Spinal and Epidural Sensations
Regional anesthesia, like a spinal block or epidural, numbs a large section of your body while you stay fully awake. The experience is distinct from both general anesthesia and sedation. Many women who receive spinal anesthesia for childbirth describe an immediate feeling of warmth and tingling in the feet that spreads upward through the legs and torso. Within minutes, the legs feel heavy and numb.
The unusual part is that you can often still sense pressure and movement without feeling pain. During a cesarean section, for example, you might feel tugging or pulling but no sharpness. With an epidural used during labor, you retain some ability to move your legs even though the pain signals are blocked. The sensation of having a numb lower body while your mind is completely clear can feel strange, almost like your legs belong to someone else. This is normal and temporary.

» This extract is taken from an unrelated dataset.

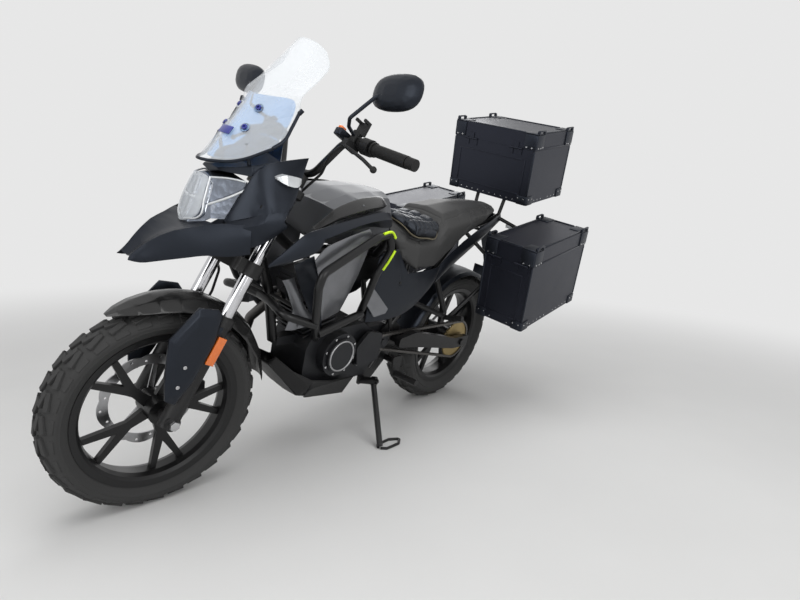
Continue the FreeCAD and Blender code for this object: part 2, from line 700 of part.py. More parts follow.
def main_frame():
    """Head tube, backbone, down tube, pivot plates, seat rails and struts, all welded."""
    head_foot = fork_point(-FORK_OFFSET, 0, HEAD_LOW)
    head = cylinder("head_tube", 28, HEAD_HIGH - HEAD_LOW, head_foot, STEER_AXIS)
    head_bore = cylinder("head_bore", "stem_radius", HEAD_HIGH - HEAD_LOW + 40,
                         head_foot - STEER_AXIS * 20, STEER_AXIS, extra=size("running_gap"))
    middle = [tube("backbone", ((1062, 0, 815), (960, 0, 742), (560, 0, 722)), "frame_radius", 60),
              tube("down_tube", ((1084, 0, 756), (1020, 0, 600), (980, 0, 436)), "frame_radius", 60),
              tube("nose_stay", ((1062, 0, 826), (1150, 0, 862), (1206, 0, 902)), "rail_radius", 60)]
    side = [tube("pivot_tube", ((590, 6, 723), (545, 60, 640), (480, 66, 470), (452, 66, 392), (540, 66, 270)),
                 "rail_radius", 40),
            tube("seat_rail", ((600, 8, 724), (480, 62, 742), (250, 80, 790), (-120, 60, 868)),
                 "rail_radius", 40),
            tube("seat_strut", ((462, 66, 440), (180, 76, 760), (150, 78, 806)), "rail_radius", 40),
            plate_on_side("pivot_plate", ((405, 350, 12), (405, 430, 12), (470, 470, 12), (510, 420, 12),
                                          (530, 320, 12), (592, 246, 8), (590, 208, 8), (530, 214, 10)), 8, 62),
            cylinder("peg_hanger", 12, 62, (452, 62, 300), (0, 1, 0)),
            cylinder("cover_stud", 6, 76, (545, 58, 640), (0, 1, 0)),
            cylinder("panel_stud", 6, 118, (1024, 8, 602), (0, 1, 0)),
            cylinder("nose_cross", 6, 141, (1198, 0, 900), (0, 1, 0))]
    pin_foot = STAND_PIVOT - STAND_AXIS * 6
    lug = cylinder("stand_lug", 14, 46, pin_foot - STAND_AXIS * 46, STAND_AXIS)
    pin = cylinder("stand_pin", 6, 30, pin_foot - STAND_AXIS * 2, STAND_AXIS)
    pin_head = cylinder("stand_pin_head", 10, 5, STAND_PIVOT + STAND_AXIS * 13, STAND_AXIS)
    left = fuse("frame_left", side)
    whole = fuse("frame_whole", [head] + middle + [left, mirrored("frame_right", left), lug, pin, pin_head])
    pivot_bore = cylinder("pivot_bore", PIVOT_TUBE, 300, PIVOT - V(0, 150, 0), (0, 1, 0))
    return cut("frame_bored", cut("frame_cut", whole, head_bore), pivot_bore)


def plate_on_side(name, outline, thickness, y):
    """A flat piece in a plane of constant y, its inner face at y."""
    body = plate(name, outline, thickness, offset=-(y + thickness / 2))
    return body


frame = node("main_frame", main_frame(), PARKED)

# Air box under the backbone, its corner cut off over the engine
node("air_box", cut("air_seated", plate("air_shell", ((600, 636, 8), (600, 714, 8), (770, 714, 8), (770, 668, 8),
                                                      (736, 636, 8)), 116), frame), PARKED)


def engine():
    """Single-cylinder engine: crankcase, finned barrel and head, alternator and clutch covers."""
    case = plate("crankcase", ((560, 300, 20), (590, 262, 20), (860, 262, 30), (905, 330, 30), (905, 420, 30),
                               (880, 470, 20), (640, 480, 20), (560, 420, 20)), 170)
    left_cover = cylinder("alternator_cover", 78, 36, (776, 84, 392), (0, 1, 0))
    left_cap = cylinder("alternator_cap", 62, 10, (776, 119, 392), (0, 1, 0))
    right_cover = cylinder("clutch_cover", 80, 36, (760, -120, 388), (0, 1, 0))
    sprocket_cover = plate_on_side("sprocket_cover", ((560, 330, 20), (560, 440, 20), (640, 452, 20),
                                                      (690, 400, 20), (670, 320, 20)), 14, 102)
    cover_posts = [cylinder("cover_post_%d" % i, 6, 24, (x, 80, z), (0, 1, 0)) for i, (x, z) in
                   enumerate(((592, 440), (668, 330)))]
    lean = FreeCAD.Placement(V(838, 0, 452), FreeCAD.Rotation(V(0, 1, 0), 14))
    barrel = block("barrel", (-56, -56, 0), (56, 56, 214))
    fins = [block("fin_%d" % i, (-72, -70, 22 + 16 * i), (72, 70, 28 + 16 * i)) for i in range(8)]
    head = block("cylinder_head", (-66, -64, 152), (66, 64, 196))
    cover = block("head_cover", (-54, -52, 196), (54, 52, 232))
    inlet = cylinder("inlet_port", 20, 60, (-50, 0, 176), (-1, 0, 0.3))
    outlet = cylinder("outlet_port", 24, 30, (56, -10, 164), (1, 0, -0.35))
    upright = fuse("cylinder_stack", [barrel, head, cover, inlet, outlet] + fins)
    upright.Placement = lean
    boss = block("engine_front_lug", (895, -20, 420), (976, 20, 448))
    shaft = cylinder("output_shaft", 12, 50, (524, 50, 388), (0, 1, 0))
    front_sprocket = cylinder("front_sprocket", 32, 6, (524, SPROCKET_Y - 3, 388), (0, 1, 0))
    rear = block("gearbox_rear", (480, -54, 300), (580, 54, 440))
    return fuse("engine_whole", [case, left_cover, left_cap, right_cover, sprocket_cover, upright, boss, rear,
                                 shaft, front_sprocket] + cover_posts)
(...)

Local anesthesia, the kind used for dental work or stitching a cut, is the most limited version. You’ll feel a brief sting from the injection, then numbness confined to a small area. You remain fully alert.
Waking Up and Recovery
Coming out of general anesthesia is not a crisp, clear awakening. Most people feel groggy, confused, and disoriented for the first several minutes. You might not remember being wheeled into the recovery room. Some people feel emotional or tearful for no clear reason. Others feel cold or shiver as their body temperature, which drops slightly during surgery, returns to normal.
The most common side effects in the first few hours are nausea and vomiting, affecting roughly 1 in 3 patients. If a breathing tube was used, you may have a sore throat or hoarse voice that lasts a day or two. Shivering and chills are also common as your body rewarms.
Cognitively, recovery happens in a specific order that researchers have found somewhat surprising. Abstract thinking and problem-solving ability come back first. Reaction time and sustained attention take longer. In a study published in eLife, volunteers recovered their cognitive abilities to nearly baseline levels within three hours of deep anesthesia. But most people report feeling “foggy” or slightly off for the rest of the day, and driving or making important decisions isn’t recommended for at least 24 hours.
The overall timeline varies by the type and duration of anesthesia. After a short procedure with sedation, you might feel mostly normal within an hour. After several hours of general anesthesia for major surgery, residual grogginess and fatigue can linger for a day or more. Your body processes and eliminates the anesthetic drugs gradually, and until that’s complete, you may notice brief waves of drowsiness or mild confusion that come and go.